Testimony from agency workers and supervisory staff, individual plaintiffs, and state and federal supervising agencies showed that workers improperly denied all benefits, including Food Stamps and Medicaid, when an individual failed to meet the employment requirements for cash assistance. Evidence from individual plaintiffs and the city indicated that many applicants are not provided with written notice of a denial and the reason for the denial and are therefore unable to request a fair hearing to review the denial.
Based on this extensive record the court concluded that the plaintiffs had shown a systemic violation of law, rejected the City’s argument that the problems were isolated incidents, and ordered the relief described above.
In mid-February, the City submitted its corrective action plan to the court. Plaintiffs have submitted a 50 page response criticizing the plan as failing to cure the systemic problems to deter and discourage applications, to provide for effective training of agency workers, and to establish an evaluation mechanism to assure that corrective actions are implemented successfully and are effective in assuring compliance with the law. They have asked the court to require the city to meet with them to develop modifications to the plan and to develop evaluation techniques. They have also asked the court to prevent further conversion until these steps are taken and shown to be effective. In a significant development, the State Department of Health, a co-defendant, has also submitted to the court a criticism of the Medicaid aspects of the city’s plan.

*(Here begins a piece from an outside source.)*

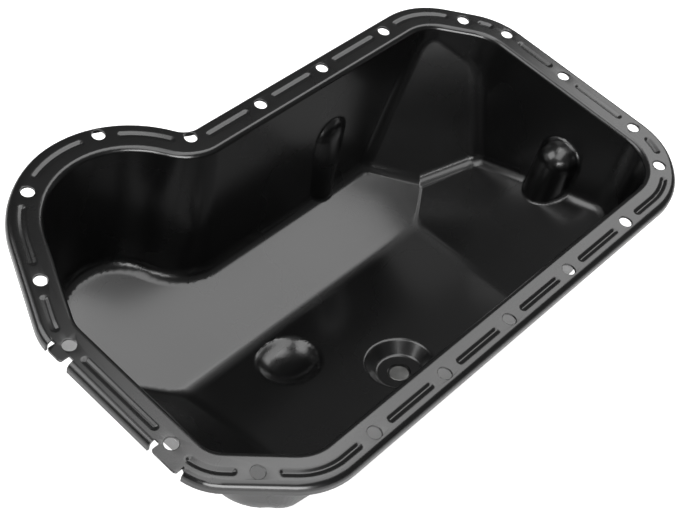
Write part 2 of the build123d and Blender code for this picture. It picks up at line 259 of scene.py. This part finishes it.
def bolt_line():
    """Points and outward normals all along the bolt line."""
    centre = np.array(BULGE_CENTRE)
    hollow_y = FAR_RUN_Y + HOLLOW_RADIUS
    gap = BULGE_RADIUS + HOLLOW_RADIUS
    hollow = np.array((centre[0] + math.sqrt(gap**2 - (hollow_y - centre[1]) ** 2), hollow_y))
    start = math.atan2(*(hollow - centre)[::-1])
    to_left = np.array(LEFT_RUN_END) - centre
    open_angle = math.acos(BULGE_RADIUS / np.linalg.norm(to_left))
    end = math.atan2(to_left[1], to_left[0]) - open_angle + 2 * math.pi
    touch = centre + BULGE_RADIUS * np.array((math.cos(end), math.sin(end)))
    far_start = (hollow[0], FAR_RUN_Y)
    chain = [
        (tuple(touch), 0.0), (LEFT_RUN_END, LEFT_HIGH_RADIUS), CORNERS[1], CORNERS[0],
        *RIGHT_CORNERS, (far_start, 0.0)]
    parts = []
    leave = chain[0][0]
    for (before, _), (corner, radius), (after, _) in zip(chain, chain[1:], chain[2:]):
        arc = corner_samples(before, corner, after, radius)
        parts += [run_samples(leave, arc[0][0]), arc]
        leave = arc[0][-1]
    parts.append(run_samples(leave, far_start))
    parts.append(arc_samples(hollow, HOLLOW_RADIUS, math.pi / 2, start, -1))
    parts.append(arc_samples(centre, BULGE_RADIUS, start, end))
    places, normals = zip(*parts)
    return np.vstack(places), np.vstack(normals)


def turn_bend(across, z, outwards, centre, radius, new_centre, new_radius):
    """Give a bend of the sheet another radius: both skins keep their angle and their distance."""
    dx, dz = across - centre[0], z - centre[1]
    reach = np.hypot(dx, dz)
    in_sheet = (reach < radius + SKIN_SLACK) & (reach > radius - SHEET - SKIN_SLACK)
    mine = in_sheet & (dx * outwards > -SKIN_SLACK) & (dz > -BEND_FOOT)
    scale = np.where(mine, (reach + new_radius - radius) / np.maximum(reach, 0.1), 1)
    return (
        np.where(mine, new_centre[0] + dx * scale, across),
        np.where(mine, new_centre[1] + dz * scale, z))


def reform_rail(points):
    """Other lip and mouth bends, shallower beads, a shorter far lip and shorter ears."""
    places, outward = bolt_line()
    tree = KDTree(len(places))
    for index, place in enumerate(places):
        tree.insert((*place, 0), index)
    tree.balance()
    rows = np.flatnonzero(points[:, 2] > RAIL_LOW)
    found = np.array([tree.find((x, y, 0))[1] for x, y in points[rows, :2]])
    normal = outward[found]
    across = np.sum((points[rows, :2] - places[found]) * normal, axis=1)
    z = points[rows, 2]
    bead = np.abs(across) < BEAD_REACH
    floor = np.where(z < -SHEET, -SHEET, 0)
    moved_z = np.where(bead, floor + (z - floor) * BEAD_SHARE, z)
    away = ramp(normal @ unit(VIEW_ALONG), 0.0, AWAY_FULL)
    bend = NEW_LIP_BEND + (FAR_LIP_BEND - NEW_LIP_BEND) * away
    lip_end = RAIL_OUTSIDE - LIP_BEND, -LIP_BEND
    new_lip_end = RAIL_OUTSIDE - bend, -bend
    moved, moved_z = turn_bend(across, moved_z, 1, lip_end, LIP_BEND, new_lip_end, bend)
    lean = (1 + DRAFT * DRAFT) ** 0.5 - DRAFT
    mouth = -RAIL_INSIDE + MOUTH_BEND * lean, -MOUTH_BEND
    new_mouth = -RAIL_INSIDE + NEW_MOUTH_BEND * lean, -NEW_MOUTH_BEND
    moved, moved_z = turn_bend(moved, moved_z, -1, mouth, MOUTH_BEND, new_mouth, NEW_MOUTH_BEND)
    low_edge = (np.abs(z + LIP_DROP) < SKIN_SLACK) & (across > LIP_INSIDE)
    moved_z = np.where(low_edge, -LIP_DROP + away * LIP_EASE, moved_z)
    ear = (across > RAIL_OUTSIDE) & (z > -2 * SHEET)
    moved = np.where(ear, RAIL_OUTSIDE + (across - RAIL_OUTSIDE) * EAR_SHARE, moved)
    points[rows, :2] += normal * (moved - across)[:, None]
    points[rows, 2] = moved_z


def cut(mesh, box, spots, normal):
    """Cut the faces that reach into a box by parallel planes, so that they can bend there."""
    (x0, x1), (y0, y1), (z0, z1) = box
    geometry = set()
    for face in mesh.faces:
        xs, ys, zs = zip(*(vert.co for vert in face.verts))
        if (min(xs) < x1 / 1000 and max(xs) > x0 / 1000
                and min(ys) < y1 / 1000 and max(ys) > y0 / 1000
                and min(zs) < z1 / 1000 and max(zs) > z0 / 1000):
            geometry.update((face, *face.edges, *face.verts))
    geometry = list(geometry)
    for spot in spots:
        done = bmesh.ops.bisect_plane(
            mesh, geom=geometry, dist=1e-6,
            plane_co=[value / 1000 for value in spot], plane_no=normal)
        geometry = done["geom"]


def steps(low, high, pace):
    """Evenly spaced values between two limits."""
    return np.arange(low, high + pace / 2, pace)


def cut_for_forms(mesh):
    """Lines across the flat faces, where the left facet, the creases and the bowl need them."""
    for axis, ends in enumerate(FACET_LINES):
        way = np.eye(3)[axis]
        cut(mesh, LEFT_CORNER, [way * spot for spot in steps(*ends, FACET_PITCH)], way)
    across = sorted({sign * line for line in CREASE_LINES for sign in (-1, 1)})
    meet_x, meet_y = FLOOR_MEET[:2]
    left_x, left_y = LEFT_FLOOR_POINT[:2]
    cut(mesh, FLOOR, [(0, meet_y + step, 0) for step in across], (0, 1, 0))
    cut(mesh, FLOOR, [(meet_x + step, meet_y, 0) for step in across], (1, -RIGHT_CREASE_LEAN, 0))
    cut(mesh, LEFT_CORNER, [(left_x + step, 0, 0) for step in across], (1, 0, 0))
    left_crease = [(left_x + step, left_y, 0) for step in across]
    cut(mesh, LEFT_CORNER, left_crease, (1, LEFT_CREASE_LEAN, 0))
    (x0, x1), (y0, y1) = [(middle - BOWL_REACH, middle + BOWL_REACH) for middle in BOWL]
    bowl = ((x0, x1), (y0, y1), (BOWL_BOTTOM, BOWL_TOP))
    cut(mesh, bowl, [(x, 0, 0) for x in steps(x0, x1, BOWL_PITCH)], (1, 0, 0))
    cut(mesh, bowl, [(0, y, 0) for y in steps(y0, y1, BOWL_PITCH)], (0, 1, 0))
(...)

Federal and state agency investigations of Job Center practices. In early February U.S.D.A. released its final report of its investigation of city practices with respect to Food Stamps, New York Program Access Review, November - December 1998 (Feb. 5, 1999). The report, which is directed to the state agency responsible for Food Stamp administration, identifies a range of practices that violate Food Stamp application processing requirements, and concludes that the city is denying Food Stamps based on eligibility requirements not permitted by Food Stamp law and that the state has failed to provide effective oversight of city Food Stamp Administration. U.S.D.A. set a timetable for the city to submit a corrective action plan and threatened possible fiscal sanctions, as provided in the federal Food Stamp statute, if the problems are not corrected. U.S.D.A. states unequivocally that Food Stamp policies are based on federal Food Stamp requirements which Congress reaffirmed in the 1996 federal welfare law.
A February 4, 1999 New York Times story reported that state health agency investigators, posing as Medicaid applicants, were denied Medicaid applications at four of eight centers they visited on the day after the Reynolds decision. A state agency representative indicated the monitoring would continue. An investigation begun some seven months ago by the federal Health Care Financing Administration, which oversees the Medicaid program, is still pending.